Carer’s credit should instead be given at the birth of a child, he suggested. In addition, Sir Steve said the Treasury should scrap the three-month time limit for backdating pension credit claims. “It would cost the Treasury virtually nothing up front because it’s credits for 20 years hence, so it’s a future government’s problem. But it would mean all these women would start to build up decent pensions. So if the committee recommend anything to improve women’s state pension position, that’s the one thing I’d encourage them to change,” he said. 
 

Women face growing care demands 

 
Baroness Drake also warned that women are worse off in the new system, which is built on the principle that a pension is accumulated by each individual separately.

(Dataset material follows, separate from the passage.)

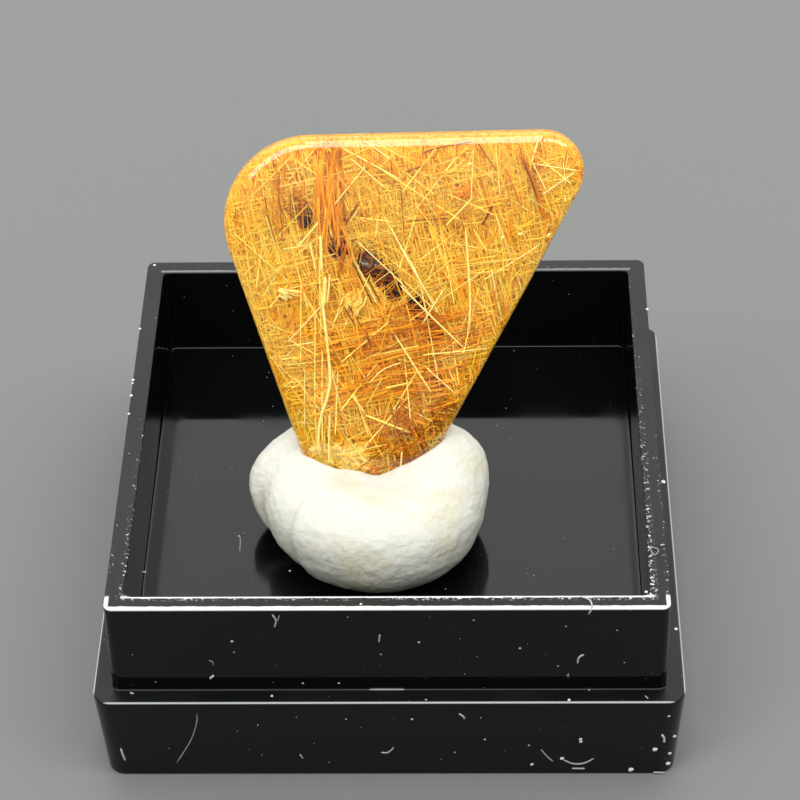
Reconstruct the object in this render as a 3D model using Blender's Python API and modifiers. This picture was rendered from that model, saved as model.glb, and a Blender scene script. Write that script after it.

This puts disproportionate pressure on women, as – she pointed out – care demands on women are growing, with women not only caring for children but increasingly for elderly relatives and grandchildren. “That squeeze is getting greater,” she said. 
 
Baroness Drake noted that the principle in both state and occupational pensions is that women should earn pensions in their own right, “but when the single state pension was introduced... what went is the principle that carers should be credited into the second-tier pension”, she said. “The argument is, ‘Well, the pension has been flatrated, it’s more generous, you can accrue it more quickly’. That may be the case, but women still lost out,” she said. Caring is an economic activity, she stressed; therefore, “the principle that carers can accrue both basic and second-tier pensions should be there”, for example by allocating a payment to a Nest account or a pre-existing pensions account. 
 

No agreement over £10k earnings trigger 

 
Cracks quickly appeared around the £10,000 earnings trigger for auto-enrolment between the witnesses. While Sir Steve said it made sense to put the trigger at about the level of the annual state pension to avoid low earners over-saving, Baroness Drake disagreed, saying women’s earnings fluctuate throughout their lifetime because of caring responsibilities, meaning it could still make sense to save into a pension at low income. “Why must they only depend on the smoothing of income the public gives them, we want them to have financial resilience,” she said, expressing a dislike for automatically excluding some people: “I don’t buy it, I don’t agree.” 
 
Baroness Altmann noted that some people, women in particular, may be employed in more than one job, each paying less than £10,000, and would thus be excluded from auto-enrolment despite their overall earnings justifying it. “It’s really important we don’t discriminate against the lower paid in terms of pensions,” she said, who would thus be missing out on employer contributions and tax relief that people on higher incomes receive. 
 

Minimum employer contributions are a sticking point 

 
The Conservative peer was however against raising minimum employer contributions, currently sitting at 3% of qualifying salary. “I would... ask the committee to consider whether it is right that we force the employer to keep paying more and more into people’s pensions when the employer is already paying quite high national insurance to provide the basic state pension," she said.  
 
Baroness Altmann maintained that how much extra people have above the state pension was “an individual responsibility”. She said the UK had been “lulled into” the idea that employers should provide pensions. “But in most cases this comes out of the labour costs pot, so if you tell employers they need to put more into a pension, people will get less pay, and I would rather leave it up to them to decide whether they want to put their extra pay into a pension or have it now,” she argued. 
 
For Sir Steve, the case for higher employer contributions is clear, as they currently do not match employee contributions. “I can't think of a country in the world where workers have to put in more than their employers,” he said. If people are being made to contribute more, the risk of opt-outs increases, he noted, arguing that the reverse would be true if employer contributions were higher; workers would be giving up more by not being in the pension. Sir Steve suggested a 5% minimum employer contribution instead of the current 3%. 
 
“The suggestion that going from 3% to 5% is onerous on employers, going to a more and more unreasonable amount – we always laud Australia, who went from 3% to 6% to 9%. That's all on the employer, that’s not the employee. We say this is the best system in the world, and we’re whingeing about going beyond 3%,” he added. “3% from the employer is a joke.”